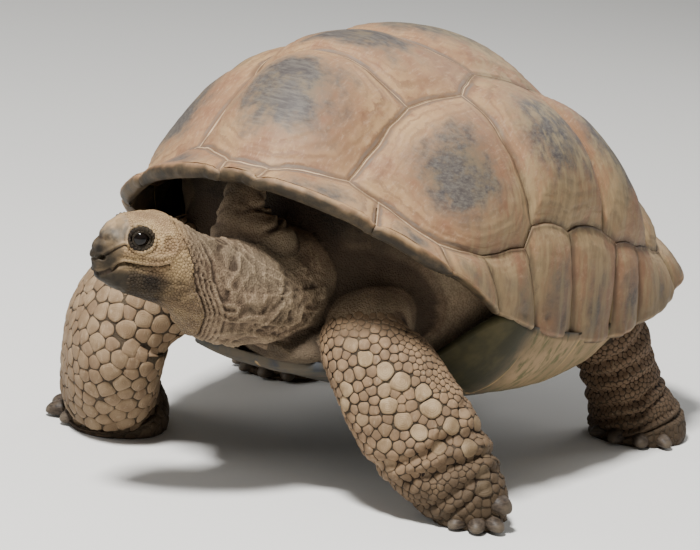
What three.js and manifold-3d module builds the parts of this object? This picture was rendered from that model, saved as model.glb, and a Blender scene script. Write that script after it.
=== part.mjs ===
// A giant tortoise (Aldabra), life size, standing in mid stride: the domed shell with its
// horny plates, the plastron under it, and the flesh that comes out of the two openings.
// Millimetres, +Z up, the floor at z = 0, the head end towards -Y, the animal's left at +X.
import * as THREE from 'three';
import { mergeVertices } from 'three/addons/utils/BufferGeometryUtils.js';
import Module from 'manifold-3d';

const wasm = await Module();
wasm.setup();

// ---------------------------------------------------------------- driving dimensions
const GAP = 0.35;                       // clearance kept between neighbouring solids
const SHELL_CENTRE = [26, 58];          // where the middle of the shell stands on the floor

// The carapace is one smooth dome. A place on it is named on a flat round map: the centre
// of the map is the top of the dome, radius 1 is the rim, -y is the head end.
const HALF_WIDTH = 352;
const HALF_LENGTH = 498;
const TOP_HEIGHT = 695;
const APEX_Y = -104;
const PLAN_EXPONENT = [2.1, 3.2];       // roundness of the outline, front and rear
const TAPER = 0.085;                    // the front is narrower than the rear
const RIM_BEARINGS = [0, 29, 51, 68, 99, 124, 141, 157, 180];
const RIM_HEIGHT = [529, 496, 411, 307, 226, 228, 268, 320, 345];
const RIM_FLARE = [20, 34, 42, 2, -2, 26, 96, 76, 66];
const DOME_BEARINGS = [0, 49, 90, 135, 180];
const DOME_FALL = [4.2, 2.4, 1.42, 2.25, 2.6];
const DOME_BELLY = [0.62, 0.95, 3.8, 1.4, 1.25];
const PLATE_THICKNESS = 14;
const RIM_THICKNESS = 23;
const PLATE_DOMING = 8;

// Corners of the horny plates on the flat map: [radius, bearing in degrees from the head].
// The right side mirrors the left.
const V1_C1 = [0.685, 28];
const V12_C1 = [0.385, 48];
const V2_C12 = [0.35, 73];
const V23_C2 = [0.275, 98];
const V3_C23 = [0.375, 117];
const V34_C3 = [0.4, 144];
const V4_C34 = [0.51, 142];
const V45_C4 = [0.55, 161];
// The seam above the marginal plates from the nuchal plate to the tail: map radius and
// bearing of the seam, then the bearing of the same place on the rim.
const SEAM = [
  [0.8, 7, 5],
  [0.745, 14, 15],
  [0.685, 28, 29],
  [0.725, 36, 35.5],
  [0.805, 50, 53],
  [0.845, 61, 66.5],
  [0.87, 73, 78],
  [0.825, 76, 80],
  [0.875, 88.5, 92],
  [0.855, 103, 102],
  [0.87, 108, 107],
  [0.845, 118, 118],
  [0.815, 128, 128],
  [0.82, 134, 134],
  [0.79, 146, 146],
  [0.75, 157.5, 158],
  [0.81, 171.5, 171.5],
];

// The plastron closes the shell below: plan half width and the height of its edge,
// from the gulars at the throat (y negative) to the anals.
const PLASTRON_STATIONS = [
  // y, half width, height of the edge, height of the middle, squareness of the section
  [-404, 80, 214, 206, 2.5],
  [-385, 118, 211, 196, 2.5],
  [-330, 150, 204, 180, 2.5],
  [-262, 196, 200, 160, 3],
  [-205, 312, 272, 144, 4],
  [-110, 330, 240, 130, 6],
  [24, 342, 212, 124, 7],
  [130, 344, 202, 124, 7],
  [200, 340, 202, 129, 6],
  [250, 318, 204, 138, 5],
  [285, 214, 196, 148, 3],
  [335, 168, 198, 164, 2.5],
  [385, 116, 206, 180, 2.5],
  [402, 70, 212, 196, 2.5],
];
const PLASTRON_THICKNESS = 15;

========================

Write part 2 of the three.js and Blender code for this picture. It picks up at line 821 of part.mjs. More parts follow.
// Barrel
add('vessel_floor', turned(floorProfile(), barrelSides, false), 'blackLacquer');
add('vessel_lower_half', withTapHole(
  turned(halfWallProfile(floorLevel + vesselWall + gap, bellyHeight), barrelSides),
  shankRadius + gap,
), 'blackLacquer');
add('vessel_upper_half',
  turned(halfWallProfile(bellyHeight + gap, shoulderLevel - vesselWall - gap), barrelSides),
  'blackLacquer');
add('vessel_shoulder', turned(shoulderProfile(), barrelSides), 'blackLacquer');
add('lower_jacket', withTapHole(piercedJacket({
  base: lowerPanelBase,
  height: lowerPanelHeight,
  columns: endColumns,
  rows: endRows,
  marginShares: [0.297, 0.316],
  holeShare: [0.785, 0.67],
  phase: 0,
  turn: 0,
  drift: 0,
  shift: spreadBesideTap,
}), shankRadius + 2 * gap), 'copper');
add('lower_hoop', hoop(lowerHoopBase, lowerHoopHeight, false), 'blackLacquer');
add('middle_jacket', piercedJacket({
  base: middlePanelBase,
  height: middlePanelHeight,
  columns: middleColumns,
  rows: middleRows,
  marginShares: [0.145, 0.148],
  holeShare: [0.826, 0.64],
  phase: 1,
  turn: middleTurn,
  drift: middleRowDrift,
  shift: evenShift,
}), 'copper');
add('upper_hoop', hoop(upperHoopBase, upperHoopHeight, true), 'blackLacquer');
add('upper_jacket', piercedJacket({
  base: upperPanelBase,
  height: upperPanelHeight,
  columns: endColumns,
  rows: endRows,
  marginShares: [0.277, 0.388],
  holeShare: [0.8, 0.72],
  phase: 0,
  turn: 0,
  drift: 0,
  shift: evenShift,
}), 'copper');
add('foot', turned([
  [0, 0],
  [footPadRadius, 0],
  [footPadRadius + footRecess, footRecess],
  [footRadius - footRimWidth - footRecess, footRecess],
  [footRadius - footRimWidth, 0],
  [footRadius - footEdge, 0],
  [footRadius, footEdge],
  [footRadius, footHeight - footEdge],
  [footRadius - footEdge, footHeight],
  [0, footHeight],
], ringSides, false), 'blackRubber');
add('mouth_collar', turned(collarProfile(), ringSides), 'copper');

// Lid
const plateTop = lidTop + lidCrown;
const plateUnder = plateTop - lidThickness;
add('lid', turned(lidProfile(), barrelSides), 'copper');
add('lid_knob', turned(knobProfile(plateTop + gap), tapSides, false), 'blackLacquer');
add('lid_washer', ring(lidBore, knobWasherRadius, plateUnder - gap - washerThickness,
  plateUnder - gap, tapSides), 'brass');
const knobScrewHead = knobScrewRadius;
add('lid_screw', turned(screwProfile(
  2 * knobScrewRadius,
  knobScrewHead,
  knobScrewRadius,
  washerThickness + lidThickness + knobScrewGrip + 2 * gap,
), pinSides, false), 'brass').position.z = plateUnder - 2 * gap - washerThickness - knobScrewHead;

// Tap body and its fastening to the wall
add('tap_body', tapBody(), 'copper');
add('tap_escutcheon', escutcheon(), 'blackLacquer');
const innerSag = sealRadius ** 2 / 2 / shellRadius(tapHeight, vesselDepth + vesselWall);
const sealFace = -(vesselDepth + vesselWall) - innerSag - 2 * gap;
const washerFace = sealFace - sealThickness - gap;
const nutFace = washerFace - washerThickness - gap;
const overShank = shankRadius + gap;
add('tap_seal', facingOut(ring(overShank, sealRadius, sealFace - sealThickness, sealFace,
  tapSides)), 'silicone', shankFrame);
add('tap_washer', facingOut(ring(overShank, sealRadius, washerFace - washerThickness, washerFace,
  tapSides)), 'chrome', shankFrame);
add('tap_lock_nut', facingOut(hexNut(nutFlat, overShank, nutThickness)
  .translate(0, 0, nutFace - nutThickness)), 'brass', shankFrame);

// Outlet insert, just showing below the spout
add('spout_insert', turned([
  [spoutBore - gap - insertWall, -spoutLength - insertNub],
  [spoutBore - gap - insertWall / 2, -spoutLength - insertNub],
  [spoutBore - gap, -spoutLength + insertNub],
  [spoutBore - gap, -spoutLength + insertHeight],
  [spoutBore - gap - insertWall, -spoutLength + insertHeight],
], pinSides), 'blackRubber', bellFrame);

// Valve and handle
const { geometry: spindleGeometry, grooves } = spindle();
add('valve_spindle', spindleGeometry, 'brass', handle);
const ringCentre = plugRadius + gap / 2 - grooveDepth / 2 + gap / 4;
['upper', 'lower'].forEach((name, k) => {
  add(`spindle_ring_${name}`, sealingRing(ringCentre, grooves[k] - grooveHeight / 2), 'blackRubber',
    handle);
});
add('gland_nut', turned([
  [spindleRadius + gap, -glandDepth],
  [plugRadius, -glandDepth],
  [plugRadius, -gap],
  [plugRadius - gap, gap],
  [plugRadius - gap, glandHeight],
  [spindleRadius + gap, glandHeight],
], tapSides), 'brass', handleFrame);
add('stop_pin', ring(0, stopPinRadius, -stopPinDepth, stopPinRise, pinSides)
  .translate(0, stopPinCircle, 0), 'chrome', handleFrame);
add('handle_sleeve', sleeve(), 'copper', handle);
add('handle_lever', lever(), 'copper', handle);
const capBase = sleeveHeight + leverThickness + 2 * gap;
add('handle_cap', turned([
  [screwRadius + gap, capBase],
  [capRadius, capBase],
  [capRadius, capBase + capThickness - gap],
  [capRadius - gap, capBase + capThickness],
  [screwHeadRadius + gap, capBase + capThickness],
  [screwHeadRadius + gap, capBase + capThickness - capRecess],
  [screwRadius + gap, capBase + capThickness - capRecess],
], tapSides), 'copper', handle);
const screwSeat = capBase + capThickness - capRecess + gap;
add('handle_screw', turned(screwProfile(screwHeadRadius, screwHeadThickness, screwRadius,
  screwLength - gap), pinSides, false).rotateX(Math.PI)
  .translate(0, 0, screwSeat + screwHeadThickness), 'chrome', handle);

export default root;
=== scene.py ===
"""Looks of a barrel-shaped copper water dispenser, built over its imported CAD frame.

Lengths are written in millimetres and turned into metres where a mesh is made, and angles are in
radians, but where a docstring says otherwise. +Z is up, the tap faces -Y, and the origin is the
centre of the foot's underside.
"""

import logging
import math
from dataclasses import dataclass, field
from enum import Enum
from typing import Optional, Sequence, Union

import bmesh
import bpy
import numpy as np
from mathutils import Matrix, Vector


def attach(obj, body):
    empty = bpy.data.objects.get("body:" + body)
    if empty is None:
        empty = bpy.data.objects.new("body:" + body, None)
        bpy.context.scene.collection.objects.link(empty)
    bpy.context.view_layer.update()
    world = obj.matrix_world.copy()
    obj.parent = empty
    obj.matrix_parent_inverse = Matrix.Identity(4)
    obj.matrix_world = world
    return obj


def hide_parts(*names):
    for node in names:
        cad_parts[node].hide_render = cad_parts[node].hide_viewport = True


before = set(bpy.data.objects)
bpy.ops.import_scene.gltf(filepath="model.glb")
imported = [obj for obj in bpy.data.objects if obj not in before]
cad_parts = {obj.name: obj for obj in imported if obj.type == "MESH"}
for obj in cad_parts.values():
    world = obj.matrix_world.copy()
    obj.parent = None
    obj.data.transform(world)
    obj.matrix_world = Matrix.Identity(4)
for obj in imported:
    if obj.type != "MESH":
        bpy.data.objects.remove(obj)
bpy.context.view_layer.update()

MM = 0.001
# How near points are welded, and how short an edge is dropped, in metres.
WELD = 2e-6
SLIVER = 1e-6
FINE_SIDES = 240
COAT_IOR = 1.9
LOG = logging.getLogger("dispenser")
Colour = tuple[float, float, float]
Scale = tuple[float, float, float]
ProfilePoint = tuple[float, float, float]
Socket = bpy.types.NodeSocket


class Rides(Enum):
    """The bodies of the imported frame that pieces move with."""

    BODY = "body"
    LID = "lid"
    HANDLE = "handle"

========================

What is required —
Both the line with "What three.js and" and the line with "wasm.setup();" belong in the extract, along with every line between them; set down those lines exactly and only.

Answer in full —
What three.js and manifold-3d module builds the parts of this object? This picture was rendered from that model, saved as model.glb, and a Blender scene script. Write that script after it.
=== part.mjs ===
// A giant tortoise (Aldabra), life size, standing in mid stride: the domed shell with its
// horny plates, the plastron under it, and the flesh that comes out of the two openings.
// Millimetres, +Z up, the floor at z = 0, the head end towards -Y, the animal's left at +X.
import * as THREE from 'three';
import { mergeVertices } from 'three/addons/utils/BufferGeometryUtils.js';
import Module from 'manifold-3d';

const wasm = await Module();
wasm.setup();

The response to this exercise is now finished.